Pro Air was in direct competition with Northwest Airlines (which operated a hub at the larger Detroit Metropolitan Wayne County Airport (DTW)) on many of its routes. The airline originally started with a single fare for all passengers, but about 18 months afterwards it implemented tiered fares with advance purchase requirements. It also served full meals in coach (in addition to first class) but scrapped the program after realizing that the cost of the meal accounted for, on average, 10% of the fare that the customer paid. It was known for its signature "hot meal" service (even on the 35 minute DET-MDW route) in First Class along with premium alcoholic beverage service, and was the only airline to charge a mere $2 for beer and wine in Economy class (mixed drinks were $3).

Pro Air pioneered one of the lowest fares on the DET-LGA-DET route at $59 each way (which would later be topped by Spirit Airlines’ $0.01 fares). "Founder's Fares" were offered for returning passengers as a "thank you" promotion. Detroit-area vehicle manufacturers General Motors and Chrysler also had programs in place for their employees and families who flew on Pro Air with discounted fares of $30 each way being available.
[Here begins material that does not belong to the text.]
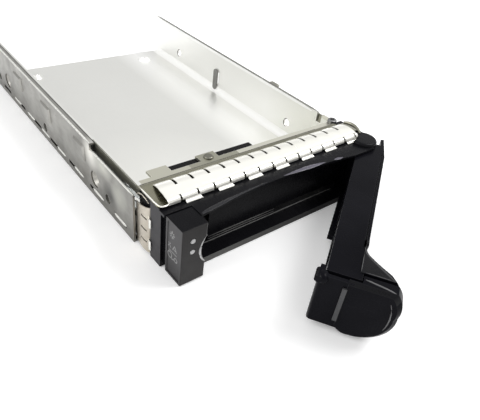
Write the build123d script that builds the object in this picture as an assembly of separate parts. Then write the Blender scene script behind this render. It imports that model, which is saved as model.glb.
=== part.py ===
from build123d import *
import os

os.makedirs("parts", exist_ok=True)

# Hot swap drive caddy for one 3.5 inch drive. Millimetres.
# X runs to the right along the front, Y to the back, Z up.
# The origin is the middle of the tray's underside.

# Drive that the tray is made for
drive_width = 101.6
drive_length = 147.0
drive_side_gap = 0.1
drive_screw_pitch = 101.6
drive_screw_from_front = 16.9
drive_screw_height = 6.35
drive_lift = 2.0
drive_front_gap = 14.9
drive_rear_gap = 0.6

# Folded tray
sheet = 1.0
bend_radius = 1.5
wall_height = 24.0
drive_screw_hole_radius = 1.95
front_flange_depth = 4.4
flange_tab_width = 8.4
flange_tab_reach = 8.6
flange_tab_left_from_wall = 7.2
flange_tab_middle_from_wall = 28.8
front_wall_side_relief = 6.5
front_wall_window_share = 0.27
front_wall_window_height = 11.0
wall_notch_width = 3.0
wall_notch_depth = 4.5
wall_notch_from_front = 10.5
wall_slot_width = 1.6
wall_slot_height = 7.0
wall_slot_from_front = 91.2
wall_ear_width = 5.5
wall_ear_reach = 2.6
wall_ear_from_front = 44.8
rest_pad_radius = 4.0
rest_pad_share = 0.69
rest_pad_from_end = 12.0

# Light pipe guard on the left wall
guard_sheet = 0.8
pipe_channel = 1.7
guard_front_below_deck = 4.3
guard_rear_below_deck = 1.7
guard_step_from_front = 35.0
guard_slot_length = 10.0
guard_slot_height = 1.6
guard_slot_bottom = 2.5
guard_slot_first = 11.0
guard_slot_last = 25.5
guard_slot_count = 7
guard_hump_length = 10.0
guard_hump_height = 7.0
guard_hump_proud = 0.7
guard_hump_bottom = 13.0
guard_hump_first = 40.0
guard_hump_last = 17.5
guard_hump_count = 4
guard_hump_slope = 0.9
guard_screw_window_radius = 3.6
guard_dimple_radius = 2.4
guard_dimple_height = 6.6
guard_end_margin = 0.6

# Light pipes
pipe_end_radius = 0.95
pipe_width = 1.4
pipe_height = 1.9
pipe_upper_drop = 5.7
pipe_lower_drop = 10.4
pipe_from_left = 5.1
pipe_bend_radius = 6.0
pipe_slant_start = 10.0
pipe_slant_end = 27.0
pipe_clearance = 0.2

# Bezel. Depths are measured from the hinge plane, backwards.
bezel_side_proud = 1.0
bezel_depth = 17.0
bezel_wall = 2.0
bezel_side_wall = 2.2
back_wall_depth = 1.5
shelf_height = 2.7
shelf_reach = 5.1
roof_below_deck = 1.7
lip_thickness = 1.0
lip_reach = 6.4
lip_bow = 3.1
lip_bow_from_hinge = 12.0
deck_height = 25.7
deck_front_depth = 2.5
side_strip_recess = 0.9
side_strip_start = 8.2
lug_height = 5.0
lug_bottom = 3.6
lug_length = 10.0
lug_thickness = 3.0
groove_depth = 1.3
groove_start = -0.7
fit_gap = 0.2
edge_round = 0.5
spigot_reach = 4.0
ear_post_drop = 0.7
ear_round = 1.2
lug_rivet_share = 0.6

# Light block cap at the left end
cap_width = 10.7
cap_reach = 10.3
cap_above_roof = 0.6
cap_inset = 0.7
cap_wall = 1.6
cap_cavity_width = 5.6
scoop_radius = 9.0
scoop_centre_out = 5.5
scoop_centre_ahead = 3.5
scoop_share = 0.53
icon_panel_recess = 0.25
icon_panel_margin = 1.0

# Contact strips
strip_sheet = 0.3
finger_slit = 0.7
finger_count = 14
finger_slit_length = 4.6
clip_slit_length = 2.6
clip_share = 0.919
clip_foot = 1.1
clip_gap = 0.05
strip_base_left_gap = 0.1
strip_first_finger = 3.3
strip_end_room = 6.5
first_clip_share = 0.977
strip_apex_rise = 2.8
strip_apex_depth = 7.2
strip_curl_start = 0.5
strip_curl_reach = 1.8
strip_curl_below_apex = 0.7
strip_rear_depth = 14.3
strip_base_depth = 15.6
strip_front_depth = 2.1
side_strip_bulge = 1.3
side_strip_slits = 3
side_strip_slit_height = 0.8
side_strip_clip_height = 4.2
side_strip_foot_gap = 0.8
side_strip_head_room = 4.0
side_strip_clip_shares = (0.24, 0.71)
side_slit_margin = 1.8
strip_rear_lift = 0.1

# Hinge
hinge_inset = 4.0
pin_radius = 1.5
pin_running_gap = 0.06
barrel_radius = 4.3
barrel_pocket_gap = 0.7
ear_radius = 5.9
ear_rise = 0.9
open_angle = 33.0

# Handle, along its own length from the hinge, outwards and up
handle_bottom = 3.0
handle_roof_gap = 0.4
arm_inner = -0.5
arm_outer = 10.5
arm_skin = 1.6
fascia_skin = 1.8
claw_length = 9.0
claw_thickness = 1.4
claw_outer = 9.5
rib_thickness = 1.5
rib_shares = (0.26, 0.46)
spring_rib_back = 27.6
head_step = 3.2
head_outer = 24.0
head_bottom = 0.6
head_skin = 1.8
lower_lug_shares = (0.142, 0.532)
lower_lug_inner = -3.0
lower_lug_height = 2.0
seam_groove_width = 0.5
seam_groove_depth = 0.5
seam_groove_from_outer = 1.2
arm_back_share = 0.7
arm_inner_flare = 0.8
arm_corner_share = 0.1
claw_taper = 0.6
claw_root_proud = 0.2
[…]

On July 2, 2000, a Pro Air pilot taxied a plane into a luggage conveyor belt at Orlando International Airport. No one was hurt, but the plane's left wing was so severely damaged that the Federal Aviation Administration deemed the incident an accident. An investigation revealed that the pilot had ignored a number of signals before colliding with the belt. After a subsequent investigation revealed numerous other safety violations, the FAA grounded Pro Air on September 18, 2000. Pro Air filed for Chapter 11 bankruptcy soon afterward, and sought permission to resume operations pending NTSB review. However, the NTSB rejected Pro Air's bid to return to the skies on September 28. Its aircraft were quickly repossessed by the lessor soon afterward.

== Destinations ==
During its existence, Pro Air flew to the following destinations:

- Florida
  - Fort Myers (Southwest Florida International Airport) – RSW
  - Orlando (Orlando International Airport) – MCO
  - Tampa (Tampa International Airport) – TPA
- Georgia
  - Atlanta (Hartsfield–Jackson Atlanta International Airport) – ATL
- Illinois
  - Chicago (Chicago Midway International Airport) – MDW
- Indiana
  - Indianapolis (Indianapolis International Airport) – IND
- Maryland
  - Baltimore (Baltimore/Washington International Thurgood Marshall Airport) – BWI
- Michigan
  - Detroit (Detroit City Airport) – DET – Hub
- New Jersey
  - Newark (Newark Liberty International Airport) – EWR
- New York
  - New York City (LaGuardia Airport) – LGA
- Pennsylvania
  - Philadelphia (Philadelphia International Airport) – PHL
- Washington
  - Seattle/Tacoma (Seattle–Tacoma International Airport) – SEA
- Wisconsin
  - Milwaukee (Milwaukee Mitchell International Airport) – MKE

In 1998, Pro Air also operated non-stop flights between Indianapolis and two Florida destinations: Fort Myers and Orlando. By early 2000, it had ceased serving Fort Myers, Milwaukee and Tampa. Due to Detroit City's short runways limiting the amount of fuel the aircraft could carry on takeoff, flights to Seattle and Florida stopped in Chicago and Atlanta, respectively. Passengers could purchase tickets for just the Chicago-Seattle or Atlanta-Florida portions of the flights. According to its route map, in early 2000 Pro Air was serving ten U.S. destinations: Atlanta (ATL), Baltimore (BWI), Chicago–Midway (MDW) , Detroit–City (DET), Indianapolis (IND), New York-Newark (EWR), New York–LaGuardia (LGA), Orlando (MCO), Philadelphia (PHL), and Seattle (SEA).

== Fleet ==
The company operated a small fleet, starting with two Boeing 737-400 jetliners, and then expanding to three Boeing 737-400 and one Boeing 737-300 aircraft. The 737-400 had a seating configuration of 138 in coach and eight in first class, with slightly increased legroom in both classes when compared to seating offered by major U.S. airlines. Pro Air had McDonnell Douglas MD-90 jetliners on order; however, the airline ceased operations down before the first aircraft could be delivered, but not before it was painted. Just before Pro Air's demise, General Motors (GM) had been in talks to offer their three corporate-configured Saab 2000 turboprop aircraft to the airline, indicating that they would choose which routes and frequencies the aircraft would operate on as Pro Air Express flights; however, the deal was never consummated due to the airline ceasing operations, as well as the abandonment of Detroit City Airport.

Aircraft in fleet:
- Boeing 737-300
- Boeing 737-400
- McDonnell Douglas MD-90 (ordered but not operated prior to Pro Air's shut down of all flights)

Pro Air also chartered aircraft from other airlines as demand warranted including Boeing 727-200 jetliners operated by Pan Am.